I can hardly believe it, she was one of the most amazing little girls I have ever met. Where do I begin to describe who she was? She had endured so very much at such an incredibly young age, but like Autumn, persevered through it all with boundless energy and often a huge smile. She and Autumn had shared the same hospital room a few months ago. I did know then that she was struggling, her battle was still in motion, but she appeared so incredibly healthy, so strong that I felt in my heart of hearts there was nothing to worry about, I felt like she was going to be ok. I cannot imagine her mom, that feeling has overwhelmed me the entire day and I just cannot fathom it. The social worker said she was numb, the whole family is numb and how could it be otherwise? I JUST SAW HER! That’s what I cannot let go of, less than two months ago the girls played together and it just felt good, I never once worried that she wouldn’t make it, she always seemed to very healthy, even when I knew there was concern for her. She had leukemia and although most of the more common type of leukemia has an incredible success rate, she had a more rare form. Fear turns to doubt so easily and gives way to the unpleasantness of life, the dark side, the part we don’t understand, the part we all know is our destiny but have no notion of what it will be. I find in incredible that we all live here on this planet, sometimes for almost a century, planning and sorting and learning and creating, knowing it is all fleeting. If that is true, then why do we take it all so seriously? Perhaps it is because we know no other way and it may be one thing we feel we can control.

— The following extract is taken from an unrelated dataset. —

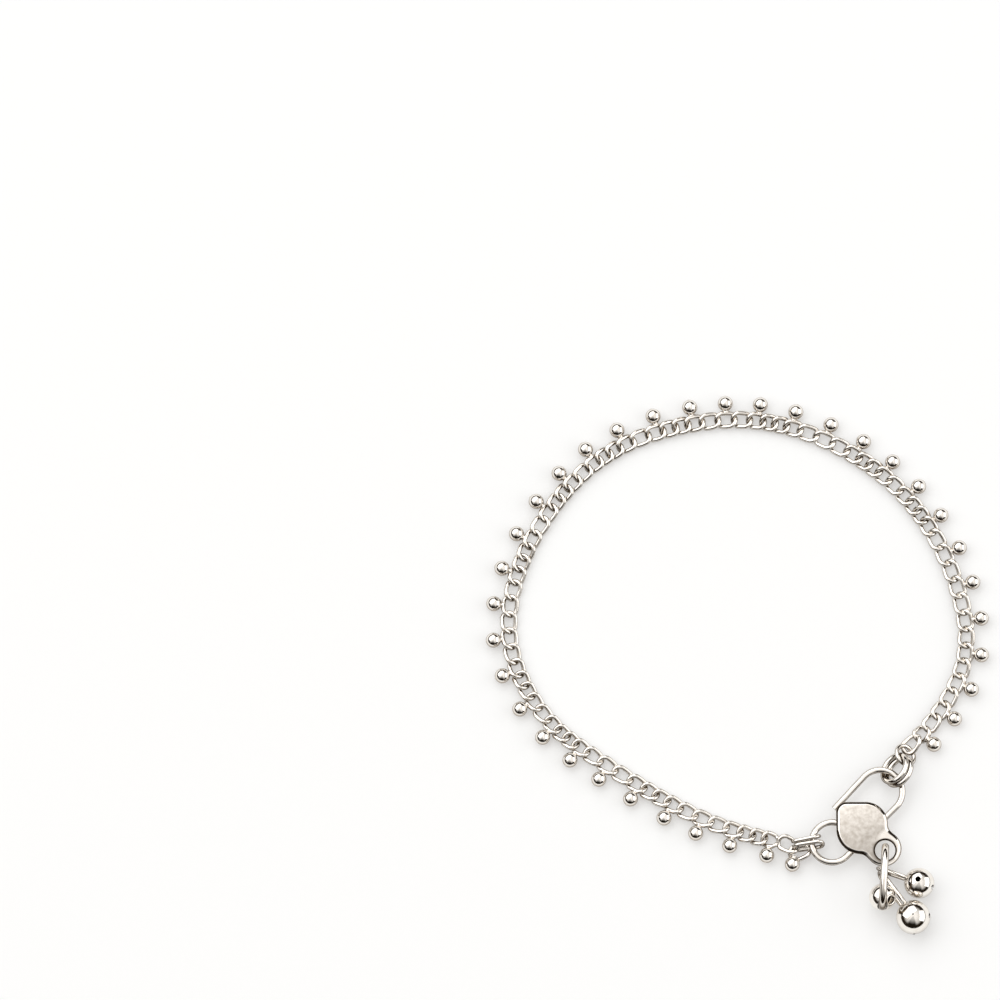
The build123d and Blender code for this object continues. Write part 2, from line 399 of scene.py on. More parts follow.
def twistedLink(tree, given):
    # A circle is parted into a straight-sided loop, then each side turns about the long axis
    bend = calculate(tree, "MULTIPLY", calculate(tree, "SUBTRACT", given["Width"], given["Wire"]), 0.5)
    straight = calculate(tree, "MULTIPLY", calculate(tree, "SUBTRACT", given["Length"], given["Width"]), 0.5)
    circle = {"Resolution": chainSettings["bendSteps"], "Radius": bend}
    loop = addNode(tree, "GeometryNodeCurvePrimitiveCircle", circle)
    position = addNode(tree, "GeometryNodeInputPosition").outputs[0]
    spot = addNode(tree, "ShaderNodeSeparateXYZ", {0: position}).outputs
    hundredths = calculate(tree, "ROUND", calculate(tree, "DIVIDE", spot[0], 0.01 * mm))
    side = calculate(tree, "SIGN", hundredths)  # zero at the two middle points
    along = calculate(tree, "ADD", spot[0], calculate(tree, "MULTIPLY", side, straight))
    share = calculate(tree, "DIVIDE", along, given["Length"])
    angle = calculate(tree, "MULTIPLY", share, given["Twist"])
    across = calculate(tree, "MULTIPLY", spot[1], calculate(tree, "COSINE", angle))
    height = calculate(tree, "MULTIPLY", spot[1], calculate(tree, "SINE", angle))
    turned = addNode(tree, "ShaderNodeCombineXYZ", {0: along, 1: across, 2: height})
    moved = {"Geometry": loop.outputs[0], "Position": turned.outputs[0]}
    bent = addNode(tree, "GeometryNodeSetPosition", moved).outputs[0]
    return roundTube(tree, bent, given["Wire"], chainSettings["wireSides"])


def placedAlong(tree, given, shape, primaryAxis, secondaryAxis):
    def stored(label, dataType):
        named = addNode(tree, "GeometryNodeInputNamedAttribute", {"Name": label}, data_type=dataType)
        return named.outputs[0]

    along, upward = stored("along", "FLOAT_VECTOR"), stored("upward", "FLOAT_VECTOR")
    axes = {"primary_axis": primaryAxis, "secondary_axis": secondaryAxis}
    facing = addNode(tree, "FunctionNodeAxesToRotation", {0: along, 1: upward}, **axes).outputs[0]
    low = vectorMath(tree, "MULTIPLY", given["Sway"], (-1, -1, -1))[0]
    limits = {0: low, 1: given["Sway"], "Seed": given["Seed"]}
    sway = addNode(tree, "FunctionNodeRandomValue", limits, data_type="FLOAT_VECTOR").outputs[0]
    swayed = addNode(tree, "FunctionNodeEulerToRotation", {0: sway}).outputs[0]
    turns = {0: facing, 1: swayed}
    turn = addNode(tree, "FunctionNodeRotateRotation", turns, rotation_space="LOCAL").outputs[0]
    scale = addNode(tree, "ShaderNodeCombineXYZ", {0: stored("stretch", "FLOAT"), 1: 1.0, 2: 1.0}).outputs[0]
    spread = {"Points": given["Geometry"], "Instance": shape, "Rotation": turn, "Scale": scale}
    return addNode(tree, "GeometryNodeInstanceOnPoints", spread).outputs[0]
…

Jeff and I decided it was a good idea not to tell Autumn right away. Her spirits are so high and the news may just crush her even though she may not fully understand what it all means. I know how empty I felt when I heard, how incredibly hard it is to take news like that, I cannot imagine what effects it may have on the psyche of a child.
It can only be one more reminder to all of us to live a happy life, a loving life, a good life, a fulfilled life, and nothing less.
It closes my throat with grief to hear this news. I remember that post where they had had a magical playdate. My best friend lost her oldest son in October. I told you about her a long time ago. It's been so hard for them. She also has a blog dedicated to her son where she writes about the small joys she can find each day. It's very healing for her. We love your family very much and are here for anything you might need.